Eğer yaşınız küçükse ya da belleğiniz bir çocuğunki gibi tertemizse, bugün yaşanılan olaylar sizi şaşırtabilir. Mesela 1994'ten beri Erdoğan'ın kendisine ve kadrolarına oy veren İstanbul'un, son seçimde Ekrem İmamoğlu'na kaymasını zor anlayabilirsiniz.
İstanbullu olmak
Oysa İstanbullu olmak, beklenen ve beklenmeyen her gelişmeyi sonunda doğal karşılayabilmek yeteneğine sahip olmak da demektir. Bizans'ı ya da Osmanlı'yı bir kenara bıraksak bile sade Cumhuriyet döneminde İstanbul'un tanık olduğu değişimler, aklı zorlayacak niteliktedir.
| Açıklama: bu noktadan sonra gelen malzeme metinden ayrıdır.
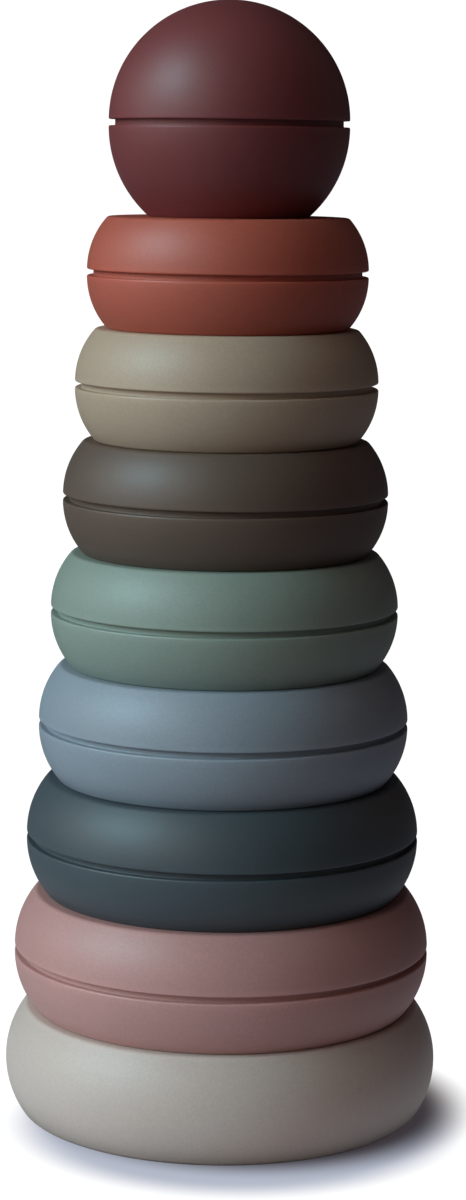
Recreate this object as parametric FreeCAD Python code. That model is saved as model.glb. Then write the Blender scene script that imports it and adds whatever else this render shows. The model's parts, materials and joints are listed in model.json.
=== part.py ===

Örneğin Kurtuluş Savaşı'nı kazanarak İstanbul'u düşman işgalinden kurtaran Atatürk'ün, İstanbul'a kırgın olduğu için 1927'ye kadar bu kente gelmediğini hatırlar mısınız?
Olur böyle şeyler
Neyse... Son dönemlere gelirsek... 27 yıllık CHP iktidarının sonunda tüm Türkiye gibi İstanbul da 14 Mayıs 1950 seçimlerinde CHP'yi muhalefete itmemiş miydi? Ya da İstanbul'un unutulmaz Belediye Başkanı Bedrettin Dalan, 1989 yerel seçiminde adı siyaset dünyasında pek bilinmeyen doktor Nurettin Sözen karşısında yenilmemiş miydi? Bugün geçmişinde bakanlık, başbakanlık, TBMM başkanlığı ve sayısız eser bulunan Binali Yıldırım'ın, Ekrem İmamoğlu karşısındaki durumu, İstanbul'un geçmişi düşünülünce, çok da yadırganmamalıdır.
Örgütlü hile
Hepimizi rahatsız eden durum, bu yerel seçime dönük adeta örgütlü bir hile düzeninin izlerinde rastlanılmasıdır. Bu durumun sonucu ise şimdi seçim yargısı tarafından belirlenecektir. Sonuçta dün Cumhurbaşkanı Erdoğan'ın Memur-Sen Konfederasyonunun düzenlediği uluslararası "İşin Geleceği: Tehditler ve Fırsatlar" konferansında söyledikleri, hepimizin düşüncelerini yansıtmıyor mu?
YSK noktayı koyunca
"-Geçmişimizden bugüne her türlü siyasi parti hak arama mücadelesini vermiştir. Son nokta konulana kadar da takipçisi olmuşlardır. Ama olay partime gelince niye rahatsız oluyorsunuz? Biz de sonuna kadar bu mücadelemizi vereceğiz. YSK kararını verince noktayı koyduğu zaman bizim için de mesele bitmiştir. Ondan sonra da yola devam."